Saunders thinks M&S has more pressing concerns to address than getting its "bricks and clicks" act together. Last year its share of the womenswear market dropped from 10.9% to 10.4%, due to a combination of tough competition and buying mistakes that resulted in shortages of bestselling lines. "M&S is still the biggest but each year its lead is dwindling," he says.

Back at the store, Carole, clutching outfits for her baby grandson that she says are a steal at £8, nails the problem: "My only complaint would be when I walk in the womenswear department and see the same style they have done for the last two years – it's just in a different colour."

M&S's new autumn fashion ads, which will be shown for the first time this week, aim to highlight the retailer's "style credentials". The ads will feature relatively unknown models as opposed to the store's usual cast of "faces" such as Twiggy and Lisa Snowdon. Investec analyst Bethany Hocking describes the change as "high risk".
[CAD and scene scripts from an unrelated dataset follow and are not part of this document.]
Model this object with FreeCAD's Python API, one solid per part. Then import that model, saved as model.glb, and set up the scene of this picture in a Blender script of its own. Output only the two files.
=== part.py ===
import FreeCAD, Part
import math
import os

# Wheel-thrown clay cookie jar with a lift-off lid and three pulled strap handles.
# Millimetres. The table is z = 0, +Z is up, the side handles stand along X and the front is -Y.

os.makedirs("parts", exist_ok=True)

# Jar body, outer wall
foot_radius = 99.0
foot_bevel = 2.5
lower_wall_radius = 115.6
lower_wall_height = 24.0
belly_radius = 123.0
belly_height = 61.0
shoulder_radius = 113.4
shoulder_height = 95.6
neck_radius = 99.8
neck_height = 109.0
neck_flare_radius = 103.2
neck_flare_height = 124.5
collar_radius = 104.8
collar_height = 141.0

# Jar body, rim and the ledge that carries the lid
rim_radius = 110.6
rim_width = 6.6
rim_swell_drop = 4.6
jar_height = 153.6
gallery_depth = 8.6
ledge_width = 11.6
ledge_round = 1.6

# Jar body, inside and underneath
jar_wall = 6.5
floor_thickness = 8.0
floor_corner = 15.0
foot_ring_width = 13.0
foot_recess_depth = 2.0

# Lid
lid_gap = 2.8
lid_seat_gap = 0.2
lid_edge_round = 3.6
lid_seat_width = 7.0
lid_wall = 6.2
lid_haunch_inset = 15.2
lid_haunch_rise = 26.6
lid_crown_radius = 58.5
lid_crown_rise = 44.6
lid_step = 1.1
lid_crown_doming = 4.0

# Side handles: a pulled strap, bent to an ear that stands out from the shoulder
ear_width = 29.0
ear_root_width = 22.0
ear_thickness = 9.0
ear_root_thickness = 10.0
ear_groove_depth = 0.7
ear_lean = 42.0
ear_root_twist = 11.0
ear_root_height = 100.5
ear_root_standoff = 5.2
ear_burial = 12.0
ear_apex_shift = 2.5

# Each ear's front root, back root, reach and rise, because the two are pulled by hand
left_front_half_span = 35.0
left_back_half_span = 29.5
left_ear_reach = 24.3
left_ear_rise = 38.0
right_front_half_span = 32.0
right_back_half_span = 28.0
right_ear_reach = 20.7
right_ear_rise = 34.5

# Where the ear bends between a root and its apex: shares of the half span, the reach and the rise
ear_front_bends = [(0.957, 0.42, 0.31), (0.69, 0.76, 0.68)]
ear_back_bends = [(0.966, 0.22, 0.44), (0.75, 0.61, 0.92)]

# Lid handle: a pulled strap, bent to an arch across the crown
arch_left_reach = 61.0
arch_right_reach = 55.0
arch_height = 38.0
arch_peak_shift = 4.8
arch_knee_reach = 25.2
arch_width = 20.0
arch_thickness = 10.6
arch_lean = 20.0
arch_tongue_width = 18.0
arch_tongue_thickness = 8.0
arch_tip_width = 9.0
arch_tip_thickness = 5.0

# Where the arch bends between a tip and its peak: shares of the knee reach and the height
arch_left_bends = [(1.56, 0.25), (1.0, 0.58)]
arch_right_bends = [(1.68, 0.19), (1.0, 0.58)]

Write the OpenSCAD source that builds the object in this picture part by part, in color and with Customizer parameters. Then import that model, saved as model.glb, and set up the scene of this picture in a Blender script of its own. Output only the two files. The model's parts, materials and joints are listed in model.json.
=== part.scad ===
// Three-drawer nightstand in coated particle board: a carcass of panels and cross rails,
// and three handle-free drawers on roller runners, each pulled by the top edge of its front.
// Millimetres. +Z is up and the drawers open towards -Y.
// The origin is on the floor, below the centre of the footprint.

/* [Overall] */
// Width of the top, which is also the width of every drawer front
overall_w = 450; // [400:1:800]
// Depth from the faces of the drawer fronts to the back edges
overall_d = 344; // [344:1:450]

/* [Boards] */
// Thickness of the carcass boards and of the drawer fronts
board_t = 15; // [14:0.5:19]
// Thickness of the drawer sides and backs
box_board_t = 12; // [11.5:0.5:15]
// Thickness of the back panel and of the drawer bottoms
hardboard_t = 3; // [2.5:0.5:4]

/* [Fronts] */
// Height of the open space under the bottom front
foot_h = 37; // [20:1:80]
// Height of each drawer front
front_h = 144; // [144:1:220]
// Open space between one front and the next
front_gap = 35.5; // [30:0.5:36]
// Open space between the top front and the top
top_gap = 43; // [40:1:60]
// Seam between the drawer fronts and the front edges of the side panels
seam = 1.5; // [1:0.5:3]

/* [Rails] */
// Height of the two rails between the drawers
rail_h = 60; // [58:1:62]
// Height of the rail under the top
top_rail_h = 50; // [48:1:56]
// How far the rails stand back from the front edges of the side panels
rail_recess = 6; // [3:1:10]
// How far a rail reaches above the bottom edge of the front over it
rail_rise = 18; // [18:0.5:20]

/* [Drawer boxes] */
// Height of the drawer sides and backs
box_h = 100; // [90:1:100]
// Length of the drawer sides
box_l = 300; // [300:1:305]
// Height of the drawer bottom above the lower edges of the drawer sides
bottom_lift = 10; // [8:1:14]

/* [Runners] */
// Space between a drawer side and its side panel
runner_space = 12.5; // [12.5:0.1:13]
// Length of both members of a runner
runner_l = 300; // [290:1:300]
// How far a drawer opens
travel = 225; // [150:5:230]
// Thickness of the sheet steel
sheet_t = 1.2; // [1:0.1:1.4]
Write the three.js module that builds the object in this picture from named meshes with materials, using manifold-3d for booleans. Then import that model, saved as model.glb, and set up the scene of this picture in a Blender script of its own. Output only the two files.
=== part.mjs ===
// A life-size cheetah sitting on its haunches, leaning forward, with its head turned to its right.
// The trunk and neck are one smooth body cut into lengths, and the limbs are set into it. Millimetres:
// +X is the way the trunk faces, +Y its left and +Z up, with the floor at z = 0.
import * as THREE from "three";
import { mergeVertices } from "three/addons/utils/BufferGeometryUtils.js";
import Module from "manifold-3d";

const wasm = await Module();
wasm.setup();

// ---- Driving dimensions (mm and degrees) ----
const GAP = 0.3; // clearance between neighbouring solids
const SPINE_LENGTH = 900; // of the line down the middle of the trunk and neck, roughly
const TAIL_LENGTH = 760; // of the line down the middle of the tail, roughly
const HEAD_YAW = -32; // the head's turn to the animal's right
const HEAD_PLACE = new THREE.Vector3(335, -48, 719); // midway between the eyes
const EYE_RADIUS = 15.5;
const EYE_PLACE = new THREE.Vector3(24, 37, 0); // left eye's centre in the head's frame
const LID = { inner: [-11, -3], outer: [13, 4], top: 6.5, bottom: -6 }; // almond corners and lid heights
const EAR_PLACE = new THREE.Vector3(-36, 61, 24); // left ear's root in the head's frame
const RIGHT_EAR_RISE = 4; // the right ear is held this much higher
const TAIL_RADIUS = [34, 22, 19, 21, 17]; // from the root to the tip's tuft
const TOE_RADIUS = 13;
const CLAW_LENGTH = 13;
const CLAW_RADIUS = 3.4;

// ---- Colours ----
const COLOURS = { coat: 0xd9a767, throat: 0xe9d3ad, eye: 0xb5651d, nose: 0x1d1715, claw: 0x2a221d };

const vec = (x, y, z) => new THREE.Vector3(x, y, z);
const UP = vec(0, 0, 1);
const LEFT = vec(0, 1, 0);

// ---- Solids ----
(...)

M&S's long-serving fashion supremo Kate Bostock is leaving at the end of this month, and her part-time replacement Belinda Earl, the former Debenhams boss, is due to start work tomorrow. Earl helped establish successful in-house brands under the Designers at Debenhams label and she is doing the same with M&S's six main womenswear brands, including Autograph, Per Una and Limited, which are felt not to be distinct enough. "I don't think online is the holy grail for M&S," continues Saunders. "It's a piece of the jigsaw but not the whole picture … product comes first."

After all, not all M&S shoppers are ready for cyberspace. Pensioners Elaine and Maureen, trying out the hand creams in the store's beauty hall, prefer shopping the old-fashioned way. "They are too complicated, those posh phones," says Maureen. "I don't shop online, I want to see it first." And she admits to scouring the sale racks for bargains: "I like Per Una, but it's a bit pricey."